Energy · Oil & Gas Storage & Transportation
Structural: largest US LNG exporter with ~45 Mtpa nameplate across Sabine Pass (Trains 1-6) and Corpus Christi (Trains 1-3 + Stage 3 expansion). Cash flows split between fixed capacity fees on ~95% contracted volumes (avg contract life ~15 years) and variable margin on lifted cargoes.
Stage 3 Corpus expansion (~10 Mtpa) ramping through 2026-2027 adds incremental EBITDA without commodity exposure on contracted tranches.
(1) European structural LNG demand post-Russia pipeline retreat anchors take-or-pay capacity payments; (2) Stage 3 brownfield expansion at ~$600/tpa capex undercuts greenfield economics; (3) ~$20B run-rate distributable cash flow with aggressive buyback + dividend ramp; (4) US permitting moratorium pause on new LNG export licenses is moat-positive for already-FID assets; (5) Long-dated SPA book with $NEE $TTE $SHEL $EQNR pushes contracted EBITDA visibility into the 2040s.
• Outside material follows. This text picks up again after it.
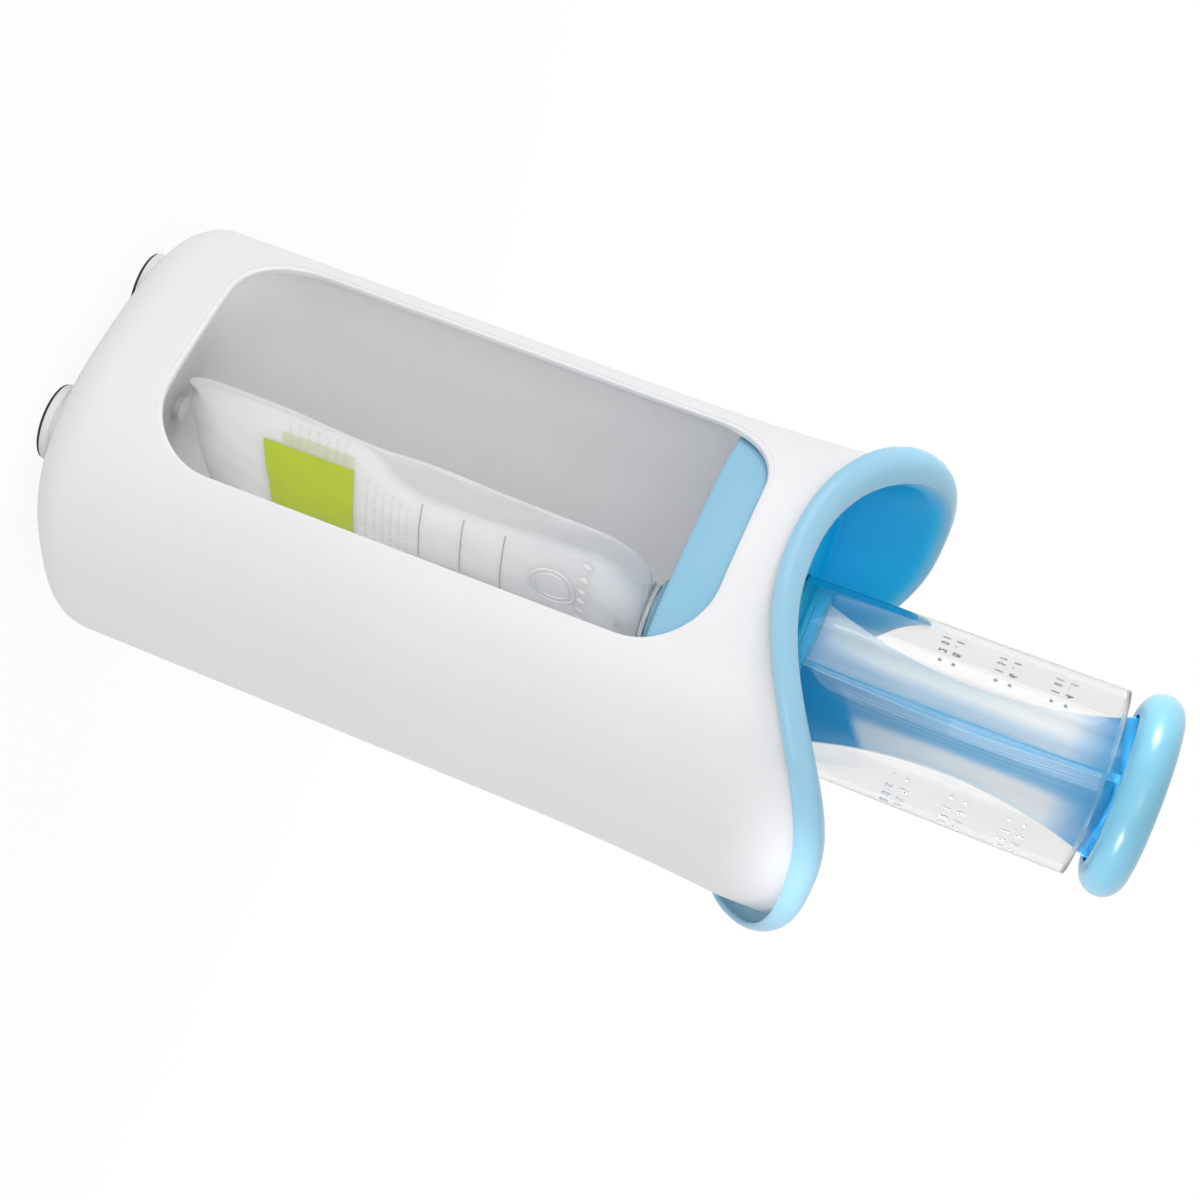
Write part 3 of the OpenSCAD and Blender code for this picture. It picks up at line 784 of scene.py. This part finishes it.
clear_plastic = clear("clear_plastic", 0.02)
ground_edge = clear("ground_edge", 0.42)
tube_profile = rounded([
    (NOZZLE_BORE_R, NOZZLE_Z, 0.3), (NOZZLE_R, NOZZLE_Z, 0.4), (NOZZLE_R, TUBE_Z[0], 0.8),
    (TUBE_R[0] - 0.6, TUBE_Z[0], 0.5), (TUBE_R[0], TUBE_Z[0] + 0.9, 0.5), (TUBE_R[1], TUBE_Z[1] - 0.1, 0.9),
    (TUBE_R[1] - 0.5, TUBE_Z[1], 0.3), (TUBE_BORE_R + 0.45, TUBE_Z[1], 0.3),
    (TUBE_BORE_R, TUBE_Z[1] - 0.7, 0.4), (TUBE_BORE_R, TUBE_FLOOR_Z, 1.2),
    (NOZZLE_BORE_R, TUBE_FLOOR_Z - 1, 0.6),
])
measuring_tube = build("measuring_tube", [lathe(tube_profile, steps=TUBE_STEPS)], clear_plastic,
                       "tube", "clear_plastic", "tube")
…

(1) Henry Hub-to-TTF spread compression squeezes variable margin tranche when Asian/European gas prices normalize; (2) Capital intensity of further expansions (CCL Mid-Scale Trains 8-9) consumes FCF that could otherwise return to shareholders; (3) Long-dated commodity-linked SPAs face counterparty renegotiation risk if global gas oversupplies post-2027; (4) Climate-policy regime change could impose methane fees / export levies; (5) Single-asset concentration - terminal outage at Sabine Pass or Corpus Christi materially impacts cash flow.